IV. Requirements for Dismissal Under Civ. R. 12(B)(6).

{¶ 12} “The test for determining whether to dismiss a complaint for failure to state a

claim is that: ‘In appraising the sufficiency of the complaint we follow, of course, the

accepted rule that a complaint should not be dismissed for failure to state a claim unless it

appears beyond doubt that the plaintiff can prove no set of facts in support of his claim which

would entitle him to relief.’ Conley v. Gibson (1957), 355 U.S. 41, 45, 78 S.Ct. 99, 102, 2

L.Ed.2d 80.” O'Brien v.

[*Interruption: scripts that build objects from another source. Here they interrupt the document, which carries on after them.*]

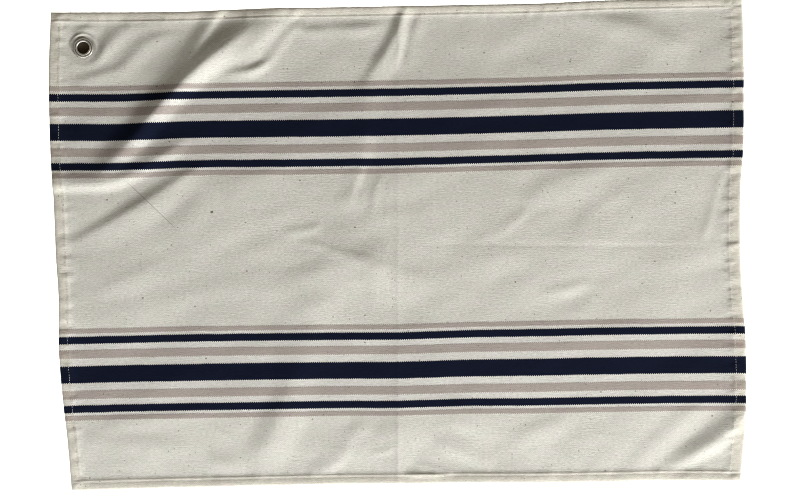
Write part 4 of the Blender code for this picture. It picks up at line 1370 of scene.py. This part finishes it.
def make_lights(floor):
    for lamp in LAMPS:
        bearing, rise = math.radians(lamp.bearing), math.radians(lamp.rise)
        flat = math.cos(rise)
        towards = Vector((math.cos(bearing) * flat, math.sin(bearing) * flat, math.sin(rise)))
        light = bpy.data.lights.new(lamp.name, "AREA")
        light.shape = "RECTANGLE"
        light.energy = lamp.power
        light.color = lamp.colour
        light.size = lamp.width
        light.size_y = lamp.height
        obj = new_object(lamp.name, light)
        obj.location = towards * lamp.distance
        obj.rotation_euler = towards.to_track_quat("Z", "Y").to_euler()
        obj.visible_camera = False
        obj.visible_diffuse = lamp.lights != "shine"
        if lamp.lights == "floor":
            lit = bpy.data.collections.new("lit by the " + lamp.name)
            lit.objects.link(floor)
            obj.light_linking.receiver_collection = lit
    world = bpy.data.worlds.new("even surround")
    world.use_nodes = True
    surround = world.node_tree.nodes["Background"].inputs
    surround["Color"].default_value = (*SURROUND_COLOUR, 1)
    surround["Strength"].default_value = SURROUND
    bpy.context.scene.world = world


def make_camera():
    camera = bpy.data.cameras.new("camera")
    camera.sensor_width = SENSOR_WIDTH
    camera.lens = SENSOR_WIDTH * CAMERA_HEIGHT / FRAME_WIDTH
    obj = new_object("camera", camera)
    obj.location = (*FRAME_CENTRE, CAMERA_HEIGHT)
    bpy.context.scene.camera = obj


def set_picture():
    """Plain colours, and a narrow pixel filter and an unsmoothed denoiser guide to keep the weave crisp."""
    bpy.context.scene.view_settings.view_transform = "Standard"
    bpy.context.scene.cycles.filter_width = PIXEL_FILTER
    bpy.context.scene.cycles.denoising_prefilter = "NONE"


def main():
    make_camera()
    set_picture()
    make_lights(make_floor())
    make_card()
    groups = {
        "tone": make_uneven_tone(),
        "fibre": make_cotton_fibre(),
        "twill": make_twill(),
        "slubs": make_slubs(),
        "wrinkles": make_hem_wrinkles(),
        "ring": make_raised_ring(),
        "mark": make_mark(),
    }
    cotton, thread, nickel = make_cotton(groups), make_thread(groups), make_nickel(groups)

    cloth = make_cloth()
    side_stitches = make_stitching("side_hem_stitches", SIDE_HEMS, SIDE_STITCH_SEED)
    end_stitches = make_stitching("end_hem_stitches", END_HEMS, END_STITCH_SEED)
    eyelet = make_eyelet()
    washer = make_washer()

    looks = (
        (cloth, cotton, "striped_cotton"),
        (side_stitches, thread, "striped_cotton"),
        (end_stitches, thread, "striped_cotton"),
        (eyelet, nickel, "nickel_plate"),
        (washer, nickel, "nickel_plate"),
    )
    for piece, material, slot in looks:
        piece.data.materials.append(material)
        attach(piece, "root")
    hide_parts("towel_cloth", "eyelet_corner")
    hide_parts("eyelet")
    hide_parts("eyelet_washer")


main()
bpy.context.view_layer.update()
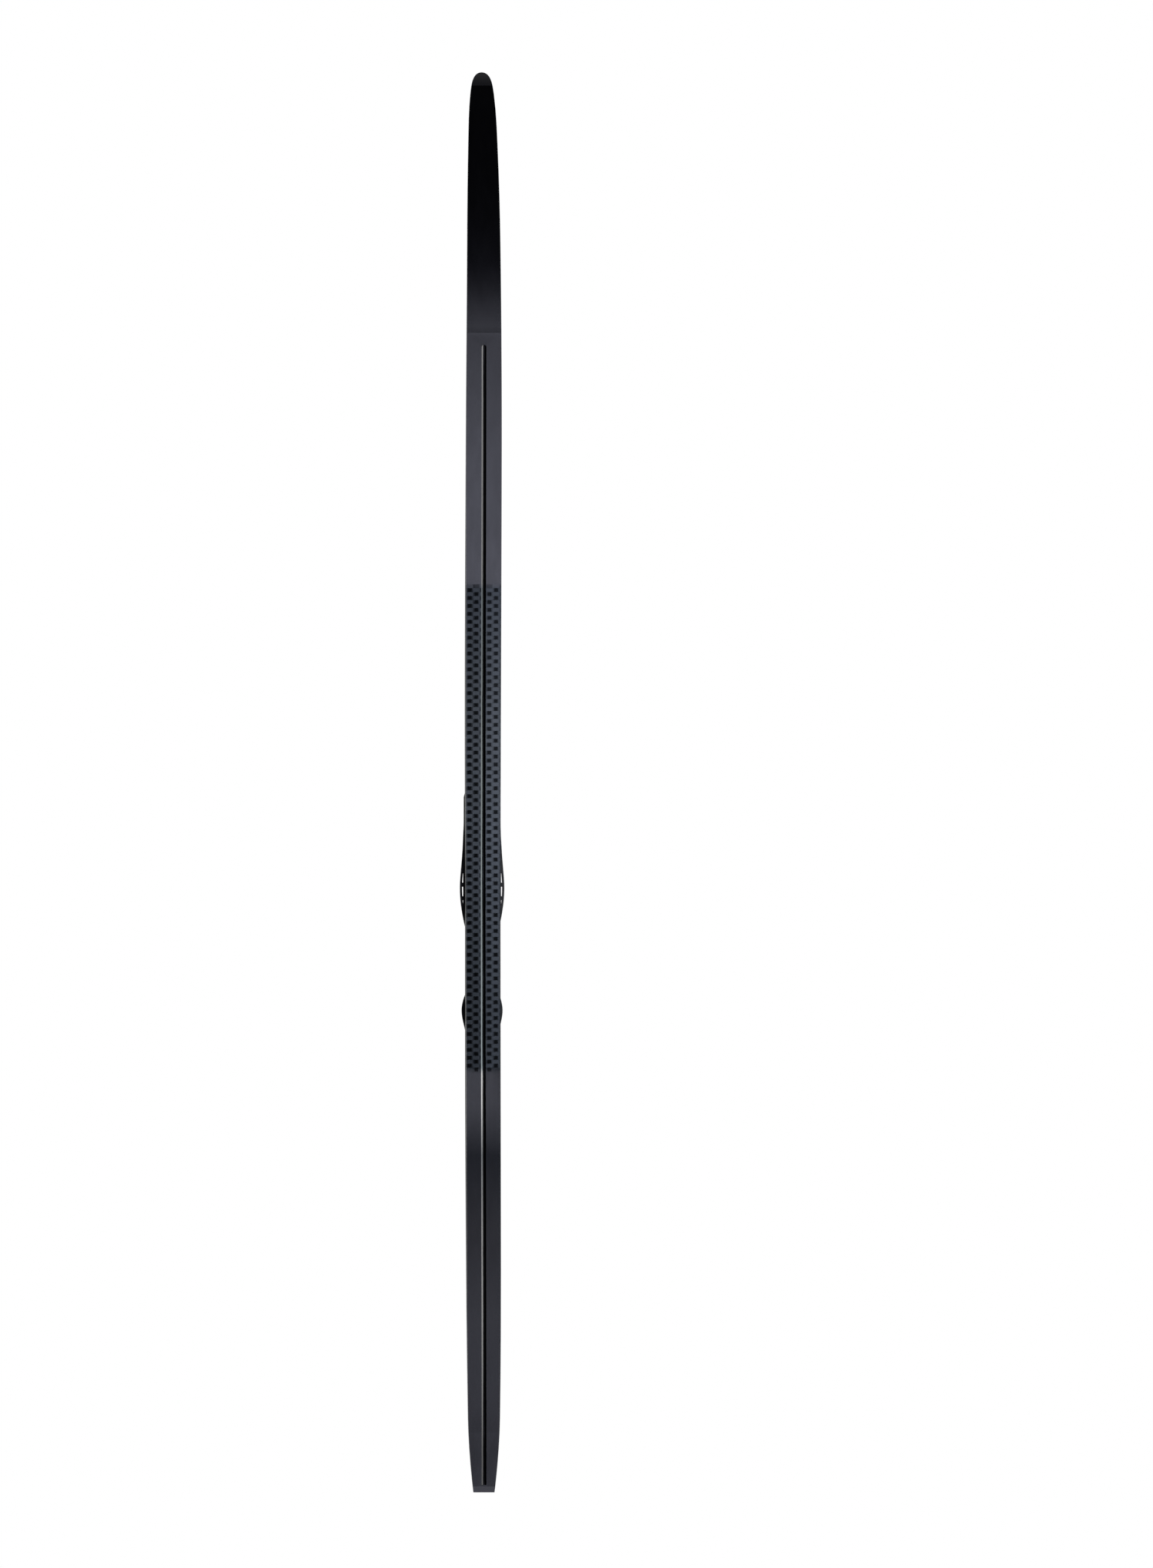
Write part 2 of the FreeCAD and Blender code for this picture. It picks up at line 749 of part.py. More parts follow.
def lever_arm(side, top):
    """One arm: a hub round the pin, a boss round the peg, a web between them and a post up to the lid."""
    y = side * arm_inner
    across = Vec(0, side * arm_thickness, 0)
    boss_radius = peg_radius + peg_boss_wall
    hub = Part.makeCylinder(arm_radius, arm_thickness, Vec(pin_x, y, pin_z), across)
    boss = Part.makeCylinder(boss_radius, arm_thickness, Vec(peg_x, y, peg_z), across)
    along = Vec(peg_x - pin_x, 0, peg_z - pin_z).normalize()
    flank = Vec(along.z, 0, -along.x)
    ends = ((Vec(pin_x, y, pin_z), arm_radius), (Vec(peg_x, y, peg_z), boss_radius))
    (a, ra), (b, rb) = ends
    ring = [a + flank * ra, b + flank * rb, b - flank * rb, a - flank * ra]
    web = Part.Face(Part.makePolygon(ring + ring[:1])).extrude(across)
    rear = pin_from_bar - arm_radius * arm_root
    post = [(rear, pin_height), (pin_from_bar + post_length, top), (rear, top)]
    return [hub, boss, web, side_prism(post, y, y + side * arm_thickness)]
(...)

University Community Tenants Union, Inc. (1975), 42 Ohio St.2d

242, 245.

V. The Kettering Police Department and the Kettering Prosecutor’s Office

Are Not Sui Juris (Entities Capable of Being Sued).

{¶ 13} In this part of the order from which this appeal is taken, the trial court reasons

as follows:

{¶ 14} “Defendants, City of Kettering Police Department and City of Kettering

Prosecutor’s Office, have moved to dismiss the complaints against these entities, claiming that 5

they are not sui juris, and that they cannot be sued separately from the City of Kettering.

{¶ 15} “In In re Forfeiture of Property of Louis, [187 Ohio App.3d 504,]

2010-Ohio-1792 [(2nd Dist.], the Second District Court of Appeals, addressing this very issue,

determined that a city police department is not a political subdivision that is capable of suing

or being sued.

{¶ 16} “In evaluating this issue, the court said ‘A political subdivision of the state is a

geographic or territorial division of the state rather than a functional division of the state.

Almost invariably the statutory definitions of “political subdivision” involve a geographic area

of the state which has been empowered to perform certain functions of local government

within such geographic area. Accordingly, a “political subdivision of the state” is a

geographic or territorial portion of the state to which there has been delegated certain local

governmental functions to perform within such geographic area.’ Fair v. School Emp.